RECORD EXTRACTS.
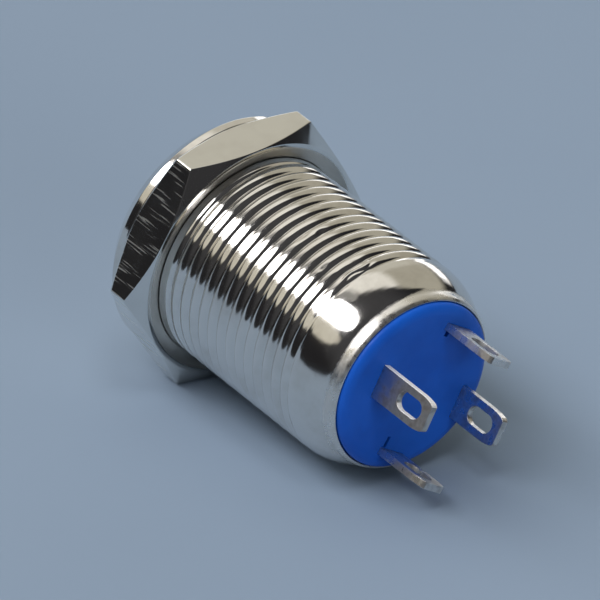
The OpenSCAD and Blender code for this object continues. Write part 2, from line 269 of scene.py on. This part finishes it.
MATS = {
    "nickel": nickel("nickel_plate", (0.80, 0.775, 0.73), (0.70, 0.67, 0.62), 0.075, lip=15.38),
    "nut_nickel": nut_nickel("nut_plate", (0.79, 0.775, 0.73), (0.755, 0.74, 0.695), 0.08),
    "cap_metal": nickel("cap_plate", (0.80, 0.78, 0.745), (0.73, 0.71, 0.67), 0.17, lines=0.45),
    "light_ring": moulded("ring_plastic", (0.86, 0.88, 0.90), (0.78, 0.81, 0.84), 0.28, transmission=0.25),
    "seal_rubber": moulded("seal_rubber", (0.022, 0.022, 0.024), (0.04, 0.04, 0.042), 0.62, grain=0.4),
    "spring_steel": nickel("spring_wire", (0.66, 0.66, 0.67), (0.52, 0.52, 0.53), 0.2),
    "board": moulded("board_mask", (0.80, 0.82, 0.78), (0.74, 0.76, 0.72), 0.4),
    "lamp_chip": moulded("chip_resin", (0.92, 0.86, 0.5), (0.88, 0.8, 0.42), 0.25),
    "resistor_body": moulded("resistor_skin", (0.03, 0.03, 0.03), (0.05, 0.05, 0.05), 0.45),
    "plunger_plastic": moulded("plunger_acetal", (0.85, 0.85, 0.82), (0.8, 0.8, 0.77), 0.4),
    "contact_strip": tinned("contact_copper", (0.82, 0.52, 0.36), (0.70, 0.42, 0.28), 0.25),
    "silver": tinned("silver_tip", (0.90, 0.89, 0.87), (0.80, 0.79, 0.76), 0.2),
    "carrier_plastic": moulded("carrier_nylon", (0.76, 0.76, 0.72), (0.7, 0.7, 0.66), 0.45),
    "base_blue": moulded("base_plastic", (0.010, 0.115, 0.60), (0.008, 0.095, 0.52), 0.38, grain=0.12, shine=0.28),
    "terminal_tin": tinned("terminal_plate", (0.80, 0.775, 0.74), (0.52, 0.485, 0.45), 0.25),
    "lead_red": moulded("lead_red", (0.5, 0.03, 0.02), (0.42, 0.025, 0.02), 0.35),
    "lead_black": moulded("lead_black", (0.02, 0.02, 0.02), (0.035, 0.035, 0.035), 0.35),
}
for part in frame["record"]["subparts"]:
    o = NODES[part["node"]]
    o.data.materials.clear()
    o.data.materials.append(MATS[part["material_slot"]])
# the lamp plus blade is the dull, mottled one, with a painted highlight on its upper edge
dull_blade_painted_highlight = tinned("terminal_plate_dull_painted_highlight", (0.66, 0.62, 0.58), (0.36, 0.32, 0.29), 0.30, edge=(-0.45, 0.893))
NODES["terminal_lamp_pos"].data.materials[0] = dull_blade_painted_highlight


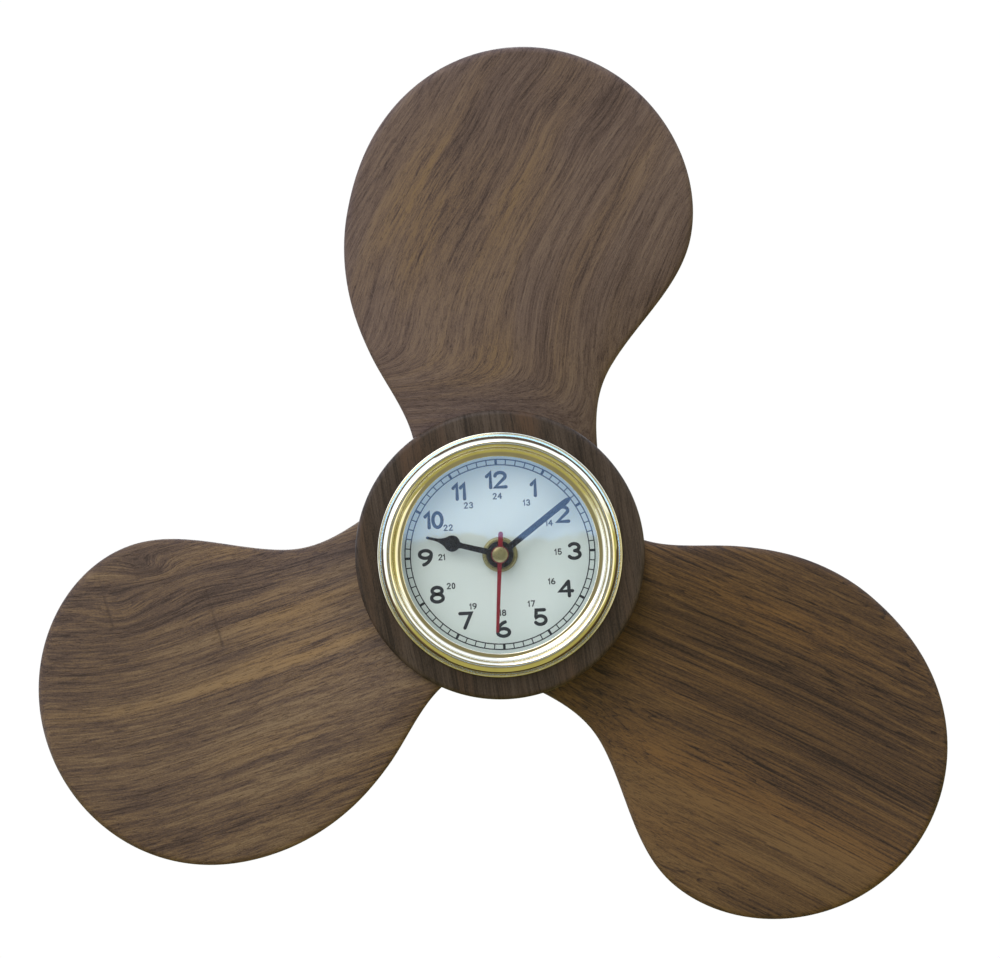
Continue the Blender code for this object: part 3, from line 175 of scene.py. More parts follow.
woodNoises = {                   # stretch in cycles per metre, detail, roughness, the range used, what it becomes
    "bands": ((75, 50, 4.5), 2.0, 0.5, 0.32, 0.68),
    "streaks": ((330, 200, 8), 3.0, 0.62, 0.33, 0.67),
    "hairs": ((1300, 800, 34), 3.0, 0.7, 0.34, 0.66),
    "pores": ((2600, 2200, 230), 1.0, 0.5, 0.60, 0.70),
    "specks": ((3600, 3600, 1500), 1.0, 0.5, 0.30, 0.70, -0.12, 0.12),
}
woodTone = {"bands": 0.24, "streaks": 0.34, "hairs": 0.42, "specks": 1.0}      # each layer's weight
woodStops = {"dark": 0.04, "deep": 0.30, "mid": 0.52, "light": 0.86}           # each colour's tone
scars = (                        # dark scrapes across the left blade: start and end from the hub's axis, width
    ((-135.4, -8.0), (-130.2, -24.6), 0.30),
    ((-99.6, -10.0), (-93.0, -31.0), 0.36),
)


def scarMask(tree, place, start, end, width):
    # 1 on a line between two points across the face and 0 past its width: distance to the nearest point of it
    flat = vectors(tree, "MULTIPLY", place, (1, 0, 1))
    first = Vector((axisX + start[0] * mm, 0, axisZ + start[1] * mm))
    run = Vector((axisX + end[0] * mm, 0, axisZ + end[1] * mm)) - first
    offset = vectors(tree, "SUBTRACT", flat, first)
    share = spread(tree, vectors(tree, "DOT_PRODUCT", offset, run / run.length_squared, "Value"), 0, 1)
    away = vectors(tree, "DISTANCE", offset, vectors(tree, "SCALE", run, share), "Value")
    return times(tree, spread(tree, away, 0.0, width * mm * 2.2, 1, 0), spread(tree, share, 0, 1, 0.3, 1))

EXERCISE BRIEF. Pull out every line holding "part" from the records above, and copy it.

THE OUTPUT.
The OpenSCAD and Blender code for this object continues. Write part 2, from line 269 of scene.py on. This part finishes it.
for part in frame["record"]["subparts"]:
    o = NODES[part["node"]]
    o.data.materials.append(MATS[part["material_slot"]])
Continue the Blender code for this object: part 3, from line 175 of scene.py. More parts follow.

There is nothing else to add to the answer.